_WHAT THE TASK REQUIRES_
Restate the whole listing exactly.

------ DATASET EXTRACT ------

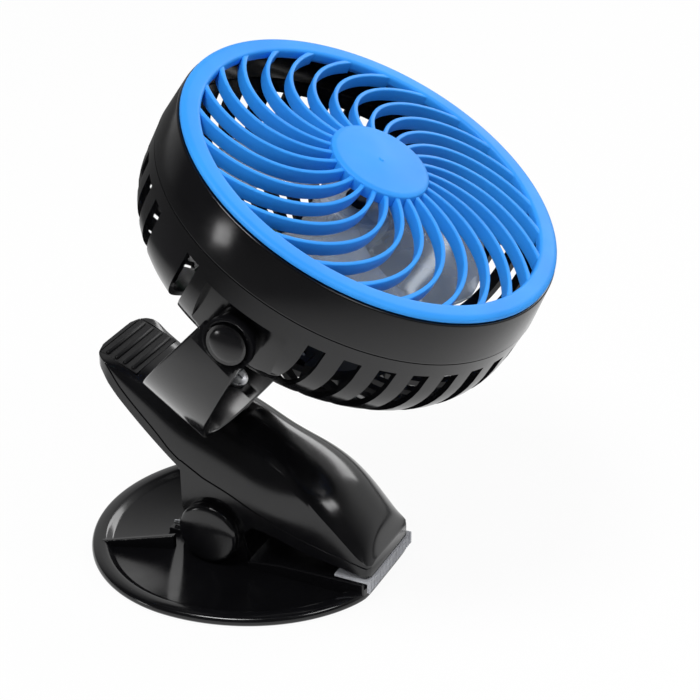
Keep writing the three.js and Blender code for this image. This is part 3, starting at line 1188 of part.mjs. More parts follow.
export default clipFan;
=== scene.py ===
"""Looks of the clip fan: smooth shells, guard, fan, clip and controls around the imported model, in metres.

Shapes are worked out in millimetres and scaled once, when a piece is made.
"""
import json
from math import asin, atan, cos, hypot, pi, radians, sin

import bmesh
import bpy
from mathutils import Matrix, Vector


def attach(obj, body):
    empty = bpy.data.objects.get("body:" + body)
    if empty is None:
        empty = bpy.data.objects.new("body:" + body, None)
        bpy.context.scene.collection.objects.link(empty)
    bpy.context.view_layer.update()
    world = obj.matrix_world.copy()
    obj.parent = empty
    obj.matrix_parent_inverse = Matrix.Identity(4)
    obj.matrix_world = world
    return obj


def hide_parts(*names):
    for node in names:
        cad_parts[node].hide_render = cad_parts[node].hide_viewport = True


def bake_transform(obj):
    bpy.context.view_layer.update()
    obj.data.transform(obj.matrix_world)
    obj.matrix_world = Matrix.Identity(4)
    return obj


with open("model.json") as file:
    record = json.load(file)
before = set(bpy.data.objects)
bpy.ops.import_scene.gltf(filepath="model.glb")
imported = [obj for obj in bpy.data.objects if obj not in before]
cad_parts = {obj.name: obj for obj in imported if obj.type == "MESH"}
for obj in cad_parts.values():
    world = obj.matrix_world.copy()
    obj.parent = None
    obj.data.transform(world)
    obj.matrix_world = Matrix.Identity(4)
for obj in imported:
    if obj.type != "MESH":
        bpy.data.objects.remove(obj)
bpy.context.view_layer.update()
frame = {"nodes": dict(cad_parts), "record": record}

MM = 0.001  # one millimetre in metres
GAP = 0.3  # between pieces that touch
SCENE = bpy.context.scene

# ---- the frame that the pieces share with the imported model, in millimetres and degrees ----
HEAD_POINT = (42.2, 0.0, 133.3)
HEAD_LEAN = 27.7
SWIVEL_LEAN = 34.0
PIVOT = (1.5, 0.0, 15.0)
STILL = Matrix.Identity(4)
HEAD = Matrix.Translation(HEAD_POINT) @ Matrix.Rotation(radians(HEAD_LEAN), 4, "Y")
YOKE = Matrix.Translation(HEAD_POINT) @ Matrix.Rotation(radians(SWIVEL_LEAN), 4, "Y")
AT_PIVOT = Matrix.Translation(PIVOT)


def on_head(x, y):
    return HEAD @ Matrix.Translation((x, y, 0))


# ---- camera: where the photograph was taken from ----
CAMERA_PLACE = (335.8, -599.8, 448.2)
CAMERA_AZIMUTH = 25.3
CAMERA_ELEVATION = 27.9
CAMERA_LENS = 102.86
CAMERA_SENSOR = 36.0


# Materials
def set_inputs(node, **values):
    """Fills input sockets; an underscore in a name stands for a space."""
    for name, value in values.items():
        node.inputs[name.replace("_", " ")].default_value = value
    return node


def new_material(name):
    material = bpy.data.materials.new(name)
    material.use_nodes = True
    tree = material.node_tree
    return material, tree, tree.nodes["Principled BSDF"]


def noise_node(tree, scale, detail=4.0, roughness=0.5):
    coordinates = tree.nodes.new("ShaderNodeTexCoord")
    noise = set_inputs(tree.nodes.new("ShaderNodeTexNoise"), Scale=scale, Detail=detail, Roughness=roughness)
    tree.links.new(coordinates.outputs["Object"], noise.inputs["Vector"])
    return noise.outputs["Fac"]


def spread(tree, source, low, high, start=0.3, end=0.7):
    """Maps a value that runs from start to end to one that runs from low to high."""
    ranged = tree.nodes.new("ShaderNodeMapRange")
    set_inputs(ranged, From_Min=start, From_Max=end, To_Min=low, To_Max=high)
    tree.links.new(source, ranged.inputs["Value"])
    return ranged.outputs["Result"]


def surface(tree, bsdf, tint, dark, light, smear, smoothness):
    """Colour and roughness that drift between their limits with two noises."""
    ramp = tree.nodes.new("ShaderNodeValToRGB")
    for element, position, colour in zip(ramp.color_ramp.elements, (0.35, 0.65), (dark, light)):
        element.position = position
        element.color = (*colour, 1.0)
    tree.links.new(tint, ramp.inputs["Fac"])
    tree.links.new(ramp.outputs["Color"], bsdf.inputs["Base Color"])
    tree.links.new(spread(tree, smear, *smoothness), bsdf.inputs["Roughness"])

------

_RESULT OF THIS TASK_
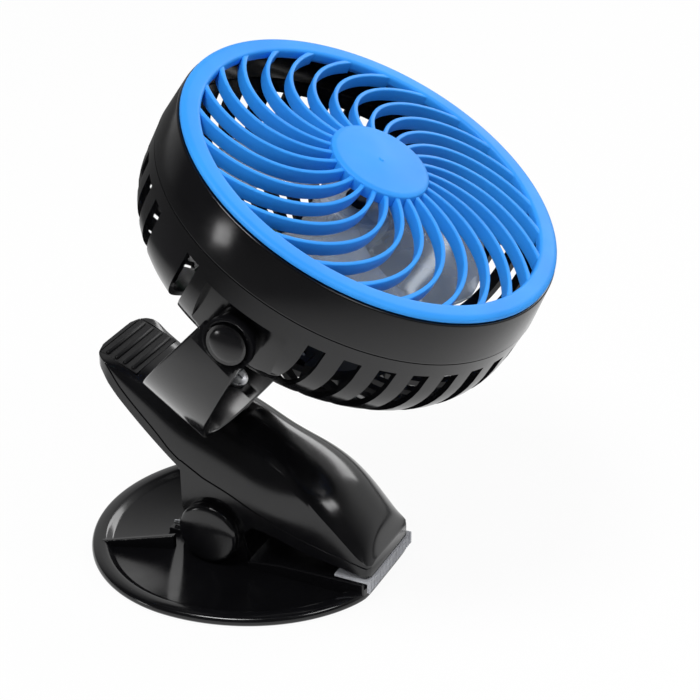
Keep writing the three.js and Blender code for this image. This is part 3, starting at line 1188 of part.mjs. More parts follow.
export default clipFan;
=== scene.py ===
"""Looks of the clip fan: smooth shells, guard, fan, clip and controls around the imported model, in metres.

Shapes are worked out in millimetres and scaled once, when a piece is made.
"""
import json
from math import asin, atan, cos, hypot, pi, radians, sin

import bmesh
import bpy
from mathutils import Matrix, Vector


def attach(obj, body):
    empty = bpy.data.objects.get("body:" + body)
    if empty is None:
        empty = bpy.data.objects.new("body:" + body, None)
        bpy.context.scene.collection.objects.link(empty)
    bpy.context.view_layer.update()
    world = obj.matrix_world.copy()
    obj.parent = empty
    obj.matrix_parent_inverse = Matrix.Identity(4)
    obj.matrix_world = world
    return obj


def hide_parts(*names):
    for node in names:
        cad_parts[node].hide_render = cad_parts[node].hide_viewport = True


def bake_transform(obj):
    bpy.context.view_layer.update()
    obj.data.transform(obj.matrix_world)
    obj.matrix_world = Matrix.Identity(4)
    return obj


with open("model.json") as file:
    record = json.load(file)
before = set(bpy.data.objects)
bpy.ops.import_scene.gltf(filepath="model.glb")
imported = [obj for obj in bpy.data.objects if obj not in before]
cad_parts = {obj.name: obj for obj in imported if obj.type == "MESH"}
for obj in cad_parts.values():
    world = obj.matrix_world.copy()
    obj.parent = None
    obj.data.transform(world)
    obj.matrix_world = Matrix.Identity(4)
for obj in imported:
    if obj.type != "MESH":
        bpy.data.objects.remove(obj)
bpy.context.view_layer.update()
frame = {"nodes": dict(cad_parts), "record": record}

MM = 0.001  # one millimetre in metres
GAP = 0.3  # between pieces that touch
SCENE = bpy.context.scene

# ---- the frame that the pieces share with the imported model, in millimetres and degrees ----
HEAD_POINT = (42.2, 0.0, 133.3)
HEAD_LEAN = 27.7
SWIVEL_LEAN = 34.0
PIVOT = (1.5, 0.0, 15.0)
STILL = Matrix.Identity(4)
HEAD = Matrix.Translation(HEAD_POINT) @ Matrix.Rotation(radians(HEAD_LEAN), 4, "Y")
YOKE = Matrix.Translation(HEAD_POINT) @ Matrix.Rotation(radians(SWIVEL_LEAN), 4, "Y")
AT_PIVOT = Matrix.Translation(PIVOT)


def on_head(x, y):
    return HEAD @ Matrix.Translation((x, y, 0))


# ---- camera: where the photograph was taken from ----
CAMERA_PLACE = (335.8, -599.8, 448.2)
CAMERA_AZIMUTH = 25.3
CAMERA_ELEVATION = 27.9
CAMERA_LENS = 102.86
CAMERA_SENSOR = 36.0


# Materials
def set_inputs(node, **values):
    """Fills input sockets; an underscore in a name stands for a space."""
    for name, value in values.items():
        node.inputs[name.replace("_", " ")].default_value = value
    return node


def new_material(name):
    material = bpy.data.materials.new(name)
    material.use_nodes = True
    tree = material.node_tree
    return material, tree, tree.nodes["Principled BSDF"]


def noise_node(tree, scale, detail=4.0, roughness=0.5):
    coordinates = tree.nodes.new("ShaderNodeTexCoord")
    noise = set_inputs(tree.nodes.new("ShaderNodeTexNoise"), Scale=scale, Detail=detail, Roughness=roughness)
    tree.links.new(coordinates.outputs["Object"], noise.inputs["Vector"])
    return noise.outputs["Fac"]


def spread(tree, source, low, high, start=0.3, end=0.7):
    """Maps a value that runs from start to end to one that runs from low to high."""
    ranged = tree.nodes.new("ShaderNodeMapRange")
    set_inputs(ranged, From_Min=start, From_Max=end, To_Min=low, To_Max=high)
    tree.links.new(source, ranged.inputs["Value"])
    return ranged.outputs["Result"]


def surface(tree, bsdf, tint, dark, light, smear, smoothness):
    """Colour and roughness that drift between their limits with two noises."""
    ramp = tree.nodes.new("ShaderNodeValToRGB")
    for element, position, colour in zip(ramp.color_ramp.elements, (0.35, 0.65), (dark, light)):
        element.position = position
        element.color = (*colour, 1.0)
    tree.links.new(tint, ramp.inputs["Fac"])
    tree.links.new(ramp.outputs["Color"], bsdf.inputs["Base Color"])
    tree.links.new(spread(tree, smear, *smoothness), bsdf.inputs["Roughness"])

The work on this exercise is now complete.